Some of the kids mention that if Viola Swamp, the meanest substitute teacher ever, were there, she’d know how to deal with the team. Not knowing how to contact The Swamp, the principal tries to turn himself into Viola Swamp, but his outfit is just goofy . . . then the “real” Viola Swamp shows up to coach the team. As usual, she takes no nonsense from anyone.
The Swamp undeniably gets results, however, the principal has started to wonder who Miss Swamp is and how she always knows when to show up. Unlike in previous books in the series, Miss Nelson is teaching her class as usual while Coach Swamp is out on the field with the team. Since the previous books pretty well established that Miss Nelson and Miss Swamp are the same person, how is this possible?
The book is currently available online through Internet Archive.
My Reaction and Spoilers
The story doesn’t contradict the other books, and Miss Nelson is still Viola Swamp, but there is one more surprising thing about Miss Nelson that nobody knows which can allow her to appear to be in two places at once . . . she has a twin!

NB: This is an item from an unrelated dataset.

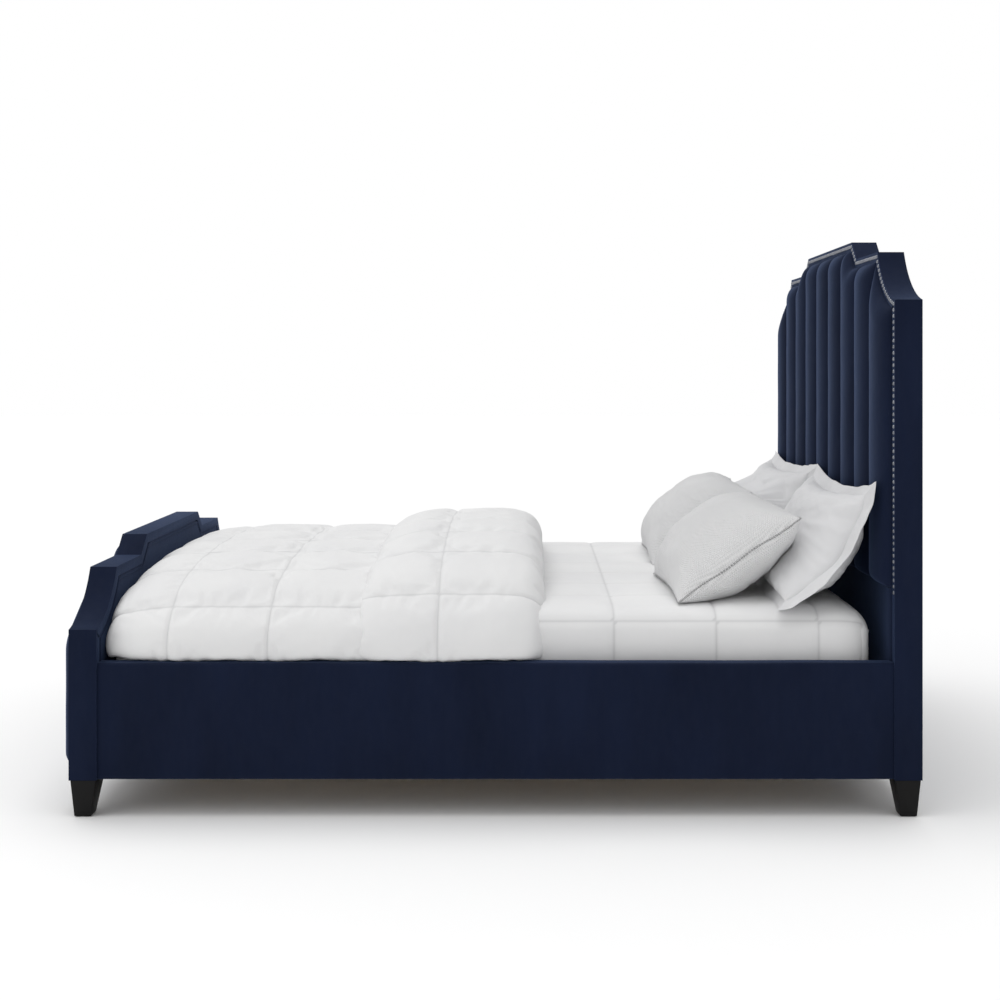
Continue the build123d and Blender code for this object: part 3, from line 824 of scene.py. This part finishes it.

Stories with a secret twin can sometimes feel like a bit of a cop-out, but this one is funny because this is the first and only time Miss Nelson has called on her twin to help her with her double act as Viola Swamp. Miss Nelson’s twin sister is actually the one who’s teaching the class as the nice teacher while Miss Nelson is out on the field coaching as Viola Swamp. There is a moment at the end of the book where the twins are together and Miss Nelson explains to her sister why Viola Swamp is necessary. Sometimes, students need a little tough love and discipline, but by using her alter ego to dish it out when necessary, Miss Nelson gets to keep her reputation as the nice, sweet teacher she really is.
Even though readers know what’s going on with Miss Nelson and Viola Swamp from the previous books, Miss Nelson’s twin adds a nice twist to the plot. The fun of the Miss Nelson books is watching how Miss Nelson carries out her identity swaps. In this book, I also loved the principal’s hilarious attempt to play the part of Viola Swamp in a Halloween witch costume!